MINNESOTA LOWBUSH, HIGHBUSH HYBRIDS

Northcountry
It ripens early ahead of Northblue. The berries are very light blue, sweet and mild, typical of the lowbush clones. The blueberry bush is vigorous, heavily branched, growing 36-40 inches tall.

Northsky
The Northsky ripens early with Northblue. The berries are medium in size and sky blue. The bush has short stature, approximately 10 to 18 inches tall. The plants are dense, with glossy dark green summer foliage that turns dark red in the fall.

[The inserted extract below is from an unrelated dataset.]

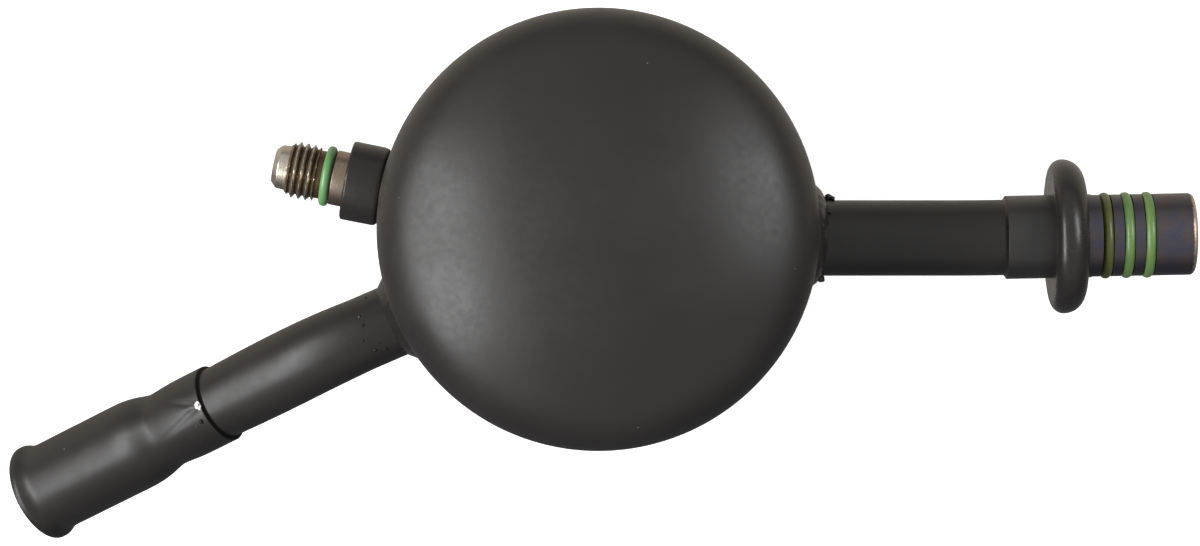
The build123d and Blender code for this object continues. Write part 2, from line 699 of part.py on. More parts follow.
# Oil filter: housing with a saddle that snaps round the U-bend, and a screen cup from below
POCKET_RADIUS = FILTER_OD / 2 - FILTER_WALL
SADDLE_RADIUS = TUBE_RADIUS + SADDLE_PLAY + SADDLE_WALL


def oil_filter_housing():
    flange_top = FILTER_FOOT_Z + SCREEN_FLANGE
    body = ring(FILTER_OD / 2, POCKET_RADIUS, flange_top, SADDLE_FOOT_Z)
    body += ring(SADDLE_RADIUS, FILTER_THROAT / 2, SADDLE_FOOT_Z, U_FOOT_Z + SADDLE_SNAP)
    window = Pos(0, 0, flange_top + WINDOW_SILL + WINDOW_HEIGHT / 2) * Box(
        FILTER_OD, WINDOW_WIDTH, WINDOW_HEIGHT, align=(Align.MIN, Align.CENTER, Align.CENTER)
    )
    body -= Compound(PolarLocations(0, WINDOW_COUNT) * window)
    start = Plane(origin=at(UP_LEG, U_CENTRE_Z), z_dir=(0, 0, -1))
    channel = sweep(start * Circle(TUBE_RADIUS + SADDLE_PLAY), path=Wire([u_bend()]))
    turn = Rot(Z=PICKUP_SWING + 180 / WINDOW_COUNT)
    return Pos(U_CENTRE.X, U_CENTRE.Y, 0) * turn * body - channel


def oil_filter_screen():
    outer = POCKET_RADIUS - SCREEN_PLAY
    floor = FILTER_FOOT_Z + SCREEN_FLANGE
    cup = ring(outer, outer - SCREEN_WALL, floor, SADDLE_FOOT_Z - SCREEN_PLAY)
    cup += rod(FILTER_OD / 2, FILTER_FOOT_Z, floor)
    return Pos(U_CENTRE.X, U_CENTRE.Y, 0) * cup


# Drying bags and the straps that tie them to the tube
BAG_FOOT_Z = U_CENTRE_Z - BAG_BELOW_BEND_CENTRE
BAG_OUT = TUBE_RADIUS + BAG_PLAY + BAG_THICKNESS / 2
ALONG_U = Location(Plane(origin=(0, 0, 0), x_dir=PICKUP_DIR, z_dir=(0, 0, 1)))
LEG_ASIDE = DOWN_LEG.dot(Vector(-PICKUP_DIR.Y, PICKUP_DIR.X, 0))


def desiccant_bag(side):
    bag = Box(BAG_WIDTH, BAG_THICKNESS, BAG_HEIGHT)
    bag = fillet(bag.edges(), BAG_ROUND)
    return ALONG_U * Pos(0, LEG_ASIDE + side * BAG_OUT, BAG_FOOT_Z + BAG_HEIGHT / 2) * bag


def strap_outline(play):
    """Hull round both bags and both legs, grown by a play."""
    bags = RectangleRounded(
        BAG_WIDTH + 2 * play, 2 * BAG_OUT + BAG_THICKNESS + 2 * play, BAG_ROUND + play
    )
    up = Pos(DOWN_LEG.dot(PICKUP_DIR) + LEG_SPACING, 0) * Circle(TUBE_RADIUS + play)
    return make_hull(bags.edges() + up.edges())


def bag_strap(number):
    middle = BAG_FOOT_Z + BAG_HEIGHT / 2 + (number - (STRAP_COUNT - 1) / 2) * STRAP_SPACING
    loop = strap_outline(BAG_PLAY + STRAP_THICKNESS) - strap_outline(BAG_PLAY)
    band = extrude(loop, STRAP_WIDTH / 2, both=True)
    return ALONG_U * Pos(0, LEG_ASIDE, middle) * band


PARTS = {
    "upper_shell": upper_shell(),
    "lower_shell": lower_shell(),
    "girth_weld": girth_weld(),
    "inlet_tube": inlet_tube(),
    "inlet_weld": fillet_bead(INLET, TUBE_RADIUS, INLET_WELD_LEG),
    "inlet_socket": inlet_socket(),
    "inlet_braze": braze_ring(SLEEVE),
    "outlet_tube": outlet_tube(),
    "outlet_weld": fillet_bead(OUTLET, TUBE_RADIUS, OUTLET_WELD_LEG),
    "outlet_spigot": outlet_spigot(),
    "outlet_braze": braze_ring(SPIGOT),
    "coupling_cage": coupling_cage(),
    "garter_spring": garter_spring(),
    "switch_port": switch_port(),
    "port_weld": fillet_bead(PORT, BOSS_OD / 2, PORT_WELD_LEG),
    "port_o_ring": port_o_ring(),
    "valve_core_plug": valve_core_plug(),
    "valve_core_barrel": valve_core_barrel(),
    "valve_core_gasket": valve_core_gasket(),
    "valve_pin": valve_pin(),
    "valve_pin_seal": valve_pin_seal(),
    "valve_spring": valve_spring(),
    "vapour_hood": vapour_hood(),
    "oil_filter_housing": oil_filter_housing(),
    "oil_filter_screen": oil_filter_screen(),
    "desiccant_bag_1": desiccant_bag(1),
    "desiccant_bag_2": desiccant_bag(-1),
}
for seal in range(SEAL_COUNT):
    PARTS[f"outlet_o_ring_{seal + 1}"] = outlet_o_ring(seal)
for strap in range(STRAP_COUNT):
    PARTS[f"bag_strap_{strap + 1}"] = bag_strap(strap)

os.makedirs("parts", exist_ok=True)
for name, solid in PARTS.items():
    export_step(solid, f"parts/{name}.step")
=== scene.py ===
import json
import math

import bmesh
import bpy
from bpy.props import FloatProperty, FloatVectorProperty, IntProperty, PointerProperty
from mathutils import Matrix, Vector, noise


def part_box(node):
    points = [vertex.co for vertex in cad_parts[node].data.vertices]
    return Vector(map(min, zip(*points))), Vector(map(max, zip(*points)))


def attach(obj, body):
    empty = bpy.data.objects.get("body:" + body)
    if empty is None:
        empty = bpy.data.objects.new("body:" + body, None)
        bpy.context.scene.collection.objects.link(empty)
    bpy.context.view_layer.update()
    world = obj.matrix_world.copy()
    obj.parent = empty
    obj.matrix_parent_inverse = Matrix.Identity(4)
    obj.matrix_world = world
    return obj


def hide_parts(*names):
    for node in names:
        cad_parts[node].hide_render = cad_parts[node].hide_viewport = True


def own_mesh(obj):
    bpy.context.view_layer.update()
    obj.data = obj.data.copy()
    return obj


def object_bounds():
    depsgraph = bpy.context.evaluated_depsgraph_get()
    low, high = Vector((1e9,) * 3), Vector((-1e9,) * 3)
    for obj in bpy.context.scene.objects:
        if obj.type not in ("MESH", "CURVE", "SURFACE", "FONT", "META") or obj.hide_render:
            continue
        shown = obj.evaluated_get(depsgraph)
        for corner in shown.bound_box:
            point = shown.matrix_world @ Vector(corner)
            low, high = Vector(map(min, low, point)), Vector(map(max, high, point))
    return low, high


bl_info = {
    "name": "Suction Accumulator",
    "version": (1, 0, 0),
    "blender": (4, 5, 0),
    "location": "3D View > Sidebar > Accumulator",
    "description": "Paint, welds, threads and seals for a steel suction accumulator, on a plain stage",
    "category": "Object",
}

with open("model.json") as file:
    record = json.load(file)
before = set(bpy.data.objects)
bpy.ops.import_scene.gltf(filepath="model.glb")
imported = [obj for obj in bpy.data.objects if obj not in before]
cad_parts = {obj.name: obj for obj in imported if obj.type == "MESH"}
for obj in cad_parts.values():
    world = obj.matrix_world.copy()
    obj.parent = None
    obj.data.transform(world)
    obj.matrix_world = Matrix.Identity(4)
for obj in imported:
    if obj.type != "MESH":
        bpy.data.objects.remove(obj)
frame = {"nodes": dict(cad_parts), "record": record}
CAD_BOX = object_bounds()
NODES = frame["nodes"]
MOUNTS = {mount["name"]: mount for mount in frame["record"]["mounts"]}
MM = 0.001
UP = Vector((0, 0, 1))


def along(start, out):
    """Place whose Z runs out along an axis and whose X leans up; points in it are in millimetres."""
    side = UP.cross(out).normalized()
    turn = Matrix((out.cross(side), side * -1, out)).transposed()
    return Matrix.Translation(start) @ turn.to_4x4() @ Matrix.Scale(MM, 4)


def mounted(mount, back):
    """Place on a mount's axis, moved back from the mount's middle by so many millimetres."""
    out = Vector(MOUNTS[mount]["axis"]).normalized()
    return along(Vector(MOUNTS[mount]["pos_m"]) - out * back * MM, out)


def heading(angle):
    return Vector((math.cos(math.radians(angle)), math.sin(math.radians(angle)), 0))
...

Northcountry and Northsky were developed by the University of Minnesota to provide plants that would have snow cover to protect the wood and buds against the harsh winters. When not covered with snow they may have the same winter injury as other varieties. They are attractive as landscape plants as well as producing fruit--not recommended for mechanical harvesting.

RABBITEYE BLUEBERRY

Rabbiteye blueberries (Vacinium ashei) are native to the southern United States. Rabbiteye are generally taller than their northern highbush cousins and are commonly planted on 12 ft. row centers with bushes 5 to 7 feet apart down the row. Although rabbiteye blueberries are recommended for planting in zones 7-9 they have been successfully grown as far north as Kentucky. Two different varieties need to be planted for cross pollination and fruit set. Cultural needs for rabbiteye are similar to highbush.

Premier
Very large, light blue, high quality fruit is picked during the early rabbiteye season which is late May in northern Florida. The bush will grow to be 6-10 feet tall. Bright green foliage during the summer makes Premier a wonderful ornamental hedge.

Climax
High yielder of dark blue high quality large berries. Bush is similar in size to Premier but has a more spreading growth habit. Berries tend to ripen uniformly in the early rabbiteye season.